Mr. Kavin Kumar Kandasamy  on behalf of Youth For Green Hydrogen spoke about the various development of Green Renewables that is being undertaken. Kavin emphasised the role of youth in Green Hydrogen and the various other innovation that is being done by him in advancing Green Hydrogen in India. He remarks that the National Green Hydrogen Policy by the Indian Government will pave a roadmap in the energy transition sector and encourage young green entrepreneurs to look at it as a new opportunity.

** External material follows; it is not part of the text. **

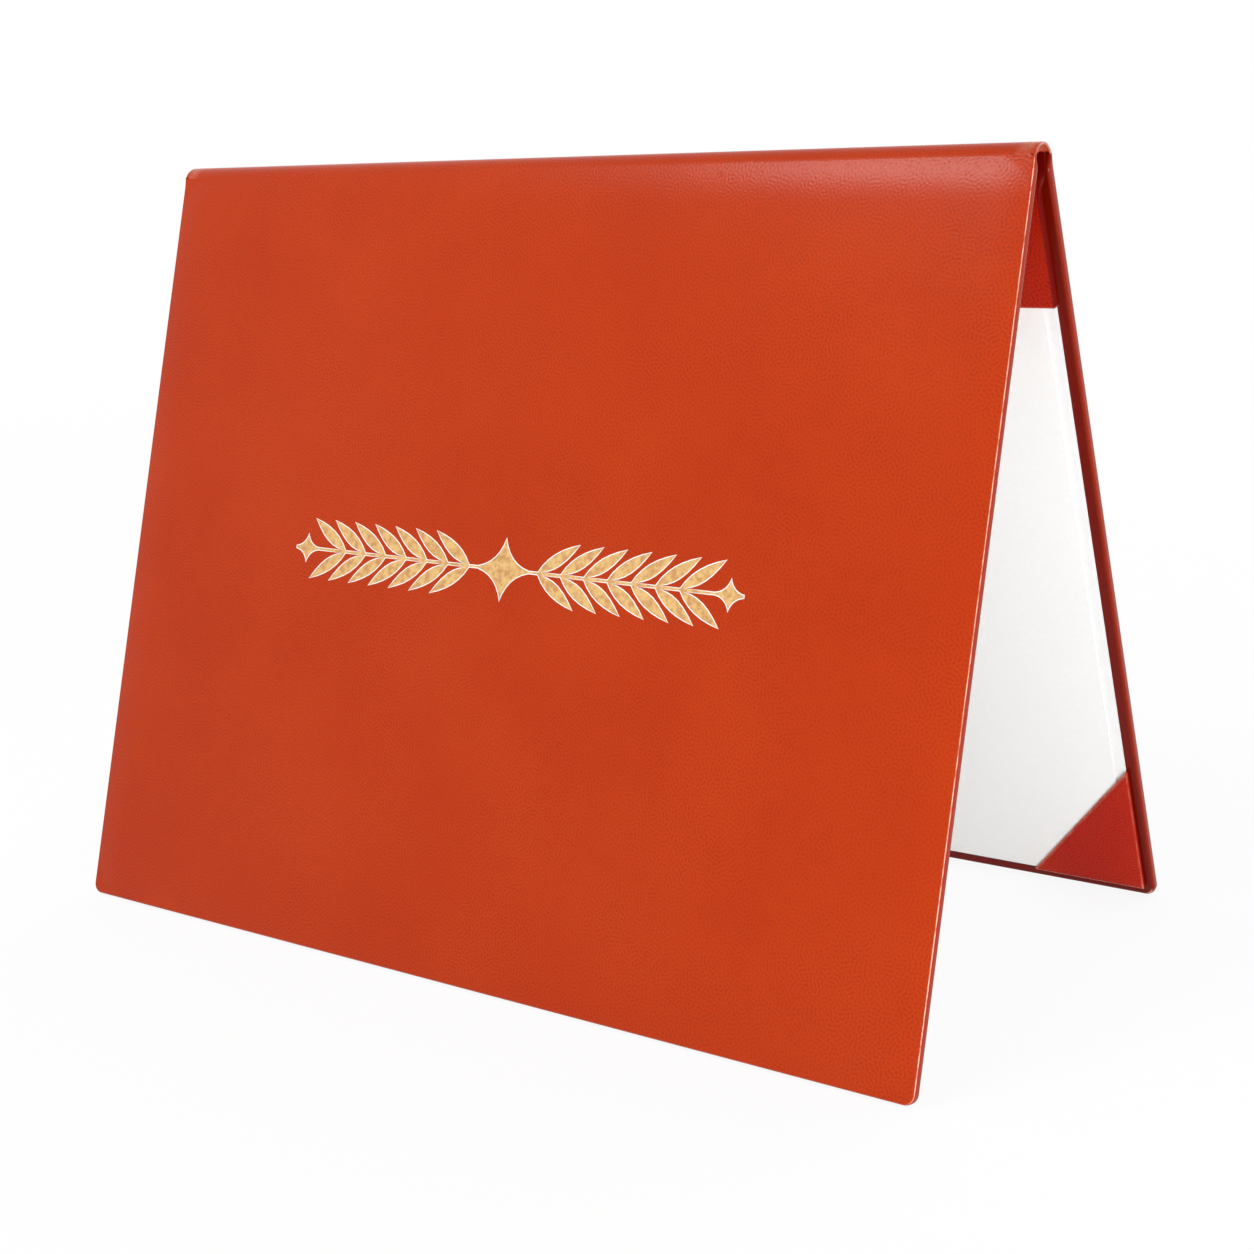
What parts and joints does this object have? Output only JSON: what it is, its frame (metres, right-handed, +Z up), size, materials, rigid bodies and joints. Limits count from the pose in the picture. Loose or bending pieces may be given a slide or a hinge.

Rahmat Maulana Sidik on behalf of the C20 ECEWG Member Indonesia talked about the Just and Sustainable Resource Governance in Renewable Energy for Future Generations as a part of

Indonesia for Global Justice (IGJ).

In the closing remarks, Co-Founder of Youth For Green Hydrogen and as a part of C20 ECEWG Member from India , apart from sharing the youth mobilisation that has happened for Green Hydrogen in the past 60 days, Sailesh Singhal applauds the leadership of G20 Indonesia Presidency “The 2022 and 2023 G20 Presidency lies in the hands of youth centric leadership. India will take forward the communiqués of the past in driving the new world order ahead.” The Troika event also saw a massive participation of young people from outside the G20 countries making it very clear that the world is accelerating towards advancing energy transition as its priorities and the youth is ready to welcome the Green Future.